■ **PROBLEM DETAILS**: Your task is to extract every line from the material below exactly.

■ **INFORMATION PROVIDED**:
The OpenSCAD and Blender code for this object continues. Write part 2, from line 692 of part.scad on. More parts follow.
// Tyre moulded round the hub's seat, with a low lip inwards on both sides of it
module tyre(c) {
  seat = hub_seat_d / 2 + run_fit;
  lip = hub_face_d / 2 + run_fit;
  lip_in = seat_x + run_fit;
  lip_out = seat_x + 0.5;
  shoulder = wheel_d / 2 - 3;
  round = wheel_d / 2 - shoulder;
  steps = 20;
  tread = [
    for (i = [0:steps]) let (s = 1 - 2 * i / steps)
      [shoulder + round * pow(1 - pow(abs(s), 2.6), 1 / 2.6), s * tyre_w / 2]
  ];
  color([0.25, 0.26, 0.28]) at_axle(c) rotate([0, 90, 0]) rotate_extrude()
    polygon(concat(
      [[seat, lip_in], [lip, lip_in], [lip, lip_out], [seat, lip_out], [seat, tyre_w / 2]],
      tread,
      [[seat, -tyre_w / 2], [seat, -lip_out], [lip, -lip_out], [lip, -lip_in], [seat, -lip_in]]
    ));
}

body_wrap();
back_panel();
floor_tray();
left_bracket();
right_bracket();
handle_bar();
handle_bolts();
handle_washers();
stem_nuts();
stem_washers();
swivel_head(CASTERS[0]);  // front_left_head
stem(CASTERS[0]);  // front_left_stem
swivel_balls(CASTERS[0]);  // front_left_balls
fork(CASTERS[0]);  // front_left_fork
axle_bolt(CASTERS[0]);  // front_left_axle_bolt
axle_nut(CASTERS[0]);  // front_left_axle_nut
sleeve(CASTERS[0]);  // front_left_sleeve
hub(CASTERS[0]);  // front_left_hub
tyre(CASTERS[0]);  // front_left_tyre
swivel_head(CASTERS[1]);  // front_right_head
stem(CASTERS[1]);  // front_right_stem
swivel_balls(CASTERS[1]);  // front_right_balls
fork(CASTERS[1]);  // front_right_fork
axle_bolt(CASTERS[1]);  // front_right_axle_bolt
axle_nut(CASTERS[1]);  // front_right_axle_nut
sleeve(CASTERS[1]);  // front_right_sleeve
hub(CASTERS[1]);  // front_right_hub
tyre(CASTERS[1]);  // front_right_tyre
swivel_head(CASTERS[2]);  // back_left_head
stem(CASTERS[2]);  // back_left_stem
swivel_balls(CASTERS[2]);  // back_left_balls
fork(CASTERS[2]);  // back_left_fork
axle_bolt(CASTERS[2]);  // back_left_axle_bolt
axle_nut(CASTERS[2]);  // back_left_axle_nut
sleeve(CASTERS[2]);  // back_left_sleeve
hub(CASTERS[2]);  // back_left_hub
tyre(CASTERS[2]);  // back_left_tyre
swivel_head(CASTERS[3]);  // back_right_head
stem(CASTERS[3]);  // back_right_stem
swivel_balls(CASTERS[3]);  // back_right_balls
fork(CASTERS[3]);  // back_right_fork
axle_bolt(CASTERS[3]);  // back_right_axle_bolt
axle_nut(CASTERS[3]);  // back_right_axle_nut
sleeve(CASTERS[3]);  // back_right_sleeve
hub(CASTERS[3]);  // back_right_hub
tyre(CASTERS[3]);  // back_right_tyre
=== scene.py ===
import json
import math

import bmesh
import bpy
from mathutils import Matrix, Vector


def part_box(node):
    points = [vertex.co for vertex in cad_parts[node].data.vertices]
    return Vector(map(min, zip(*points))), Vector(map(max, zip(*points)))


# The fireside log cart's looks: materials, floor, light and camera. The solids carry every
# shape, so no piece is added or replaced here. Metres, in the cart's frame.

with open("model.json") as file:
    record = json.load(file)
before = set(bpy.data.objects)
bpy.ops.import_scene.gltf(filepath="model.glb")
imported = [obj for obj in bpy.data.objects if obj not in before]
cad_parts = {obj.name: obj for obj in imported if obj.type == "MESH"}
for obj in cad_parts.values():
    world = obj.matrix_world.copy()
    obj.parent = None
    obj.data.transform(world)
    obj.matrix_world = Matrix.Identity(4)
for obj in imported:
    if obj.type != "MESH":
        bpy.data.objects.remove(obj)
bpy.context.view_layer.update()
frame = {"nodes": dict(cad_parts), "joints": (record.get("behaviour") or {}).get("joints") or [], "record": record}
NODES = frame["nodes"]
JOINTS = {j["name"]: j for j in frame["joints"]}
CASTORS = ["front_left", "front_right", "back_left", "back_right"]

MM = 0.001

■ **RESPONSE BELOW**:
The OpenSCAD and Blender code for this object continues. Write part 2, from line 692 of part.scad on. More parts follow.
// Tyre moulded round the hub's seat, with a low lip inwards on both sides of it
module tyre(c) {
  seat = hub_seat_d / 2 + run_fit;
  lip = hub_face_d / 2 + run_fit;
  lip_in = seat_x + run_fit;
  lip_out = seat_x + 0.5;
  shoulder = wheel_d / 2 - 3;
  round = wheel_d / 2 - shoulder;
  steps = 20;
  tread = [
    for (i = [0:steps]) let (s = 1 - 2 * i / steps)
      [shoulder + round * pow(1 - pow(abs(s), 2.6), 1 / 2.6), s * tyre_w / 2]
  ];
  color([0.25, 0.26, 0.28]) at_axle(c) rotate([0, 90, 0]) rotate_extrude()
    polygon(concat(
      [[seat, lip_in], [lip, lip_in], [lip, lip_out], [seat, lip_out], [seat, tyre_w / 2]],
      tread,
      [[seat, -tyre_w / 2], [seat, -lip_out], [lip, -lip_out], [lip, -lip_in], [seat, -lip_in]]
    ));
}

body_wrap();
back_panel();
floor_tray();
left_bracket();
right_bracket();
handle_bar();
handle_bolts();
handle_washers();
stem_nuts();
stem_washers();
swivel_head(CASTERS[0]);  // front_left_head
stem(CASTERS[0]);  // front_left_stem
swivel_balls(CASTERS[0]);  // front_left_balls
fork(CASTERS[0]);  // front_left_fork
axle_bolt(CASTERS[0]);  // front_left_axle_bolt
axle_nut(CASTERS[0]);  // front_left_axle_nut
sleeve(CASTERS[0]);  // front_left_sleeve
hub(CASTERS[0]);  // front_left_hub
tyre(CASTERS[0]);  // front_left_tyre
swivel_head(CASTERS[1]);  // front_right_head
stem(CASTERS[1]);  // front_right_stem
swivel_balls(CASTERS[1]);  // front_right_balls
fork(CASTERS[1]);  // front_right_fork
axle_bolt(CASTERS[1]);  // front_right_axle_bolt
axle_nut(CASTERS[1]);  // front_right_axle_nut
sleeve(CASTERS[1]);  // front_right_sleeve
hub(CASTERS[1]);  // front_right_hub
tyre(CASTERS[1]);  // front_right_tyre
swivel_head(CASTERS[2]);  // back_left_head
stem(CASTERS[2]);  // back_left_stem
swivel_balls(CASTERS[2]);  // back_left_balls
fork(CASTERS[2]);  // back_left_fork
axle_bolt(CASTERS[2]);  // back_left_axle_bolt
axle_nut(CASTERS[2]);  // back_left_axle_nut
sleeve(CASTERS[2]);  // back_left_sleeve
hub(CASTERS[2]);  // back_left_hub
tyre(CASTERS[2]);  // back_left_tyre
swivel_head(CASTERS[3]);  // back_right_head
stem(CASTERS[3]);  // back_right_stem
swivel_balls(CASTERS[3]);  // back_right_balls
fork(CASTERS[3]);  // back_right_fork
axle_bolt(CASTERS[3]);  // back_right_axle_bolt
axle_nut(CASTERS[3]);  // back_right_axle_nut
sleeve(CASTERS[3]);  // back_right_sleeve
hub(CASTERS[3]);  // back_right_hub
tyre(CASTERS[3]);  // back_right_tyre
=== scene.py ===
import json
import math

import bmesh
import bpy
from mathutils import Matrix, Vector


def part_box(node):
    points = [vertex.co for vertex in cad_parts[node].data.vertices]
    return Vector(map(min, zip(*points))), Vector(map(max, zip(*points)))


# The fireside log cart's looks: materials, floor, light and camera. The solids carry every
# shape, so no piece is added or replaced here. Metres, in the cart's frame.

with open("model.json") as file:
    record = json.load(file)
before = set(bpy.data.objects)
bpy.ops.import_scene.gltf(filepath="model.glb")
imported = [obj for obj in bpy.data.objects if obj not in before]
cad_parts = {obj.name: obj for obj in imported if obj.type == "MESH"}
for obj in cad_parts.values():
    world = obj.matrix_world.copy()
    obj.parent = None
    obj.data.transform(world)
    obj.matrix_world = Matrix.Identity(4)
for obj in imported:
    if obj.type != "MESH":
        bpy.data.objects.remove(obj)
bpy.context.view_layer.update()
frame = {"nodes": dict(cad_parts), "joints": (record.get("behaviour") or {}).get("joints") or [], "record": record}
NODES = frame["nodes"]
JOINTS = {j["name"]: j for j in frame["joints"]}
CASTORS = ["front_left", "front_right", "back_left", "back_right"]

MM = 0.001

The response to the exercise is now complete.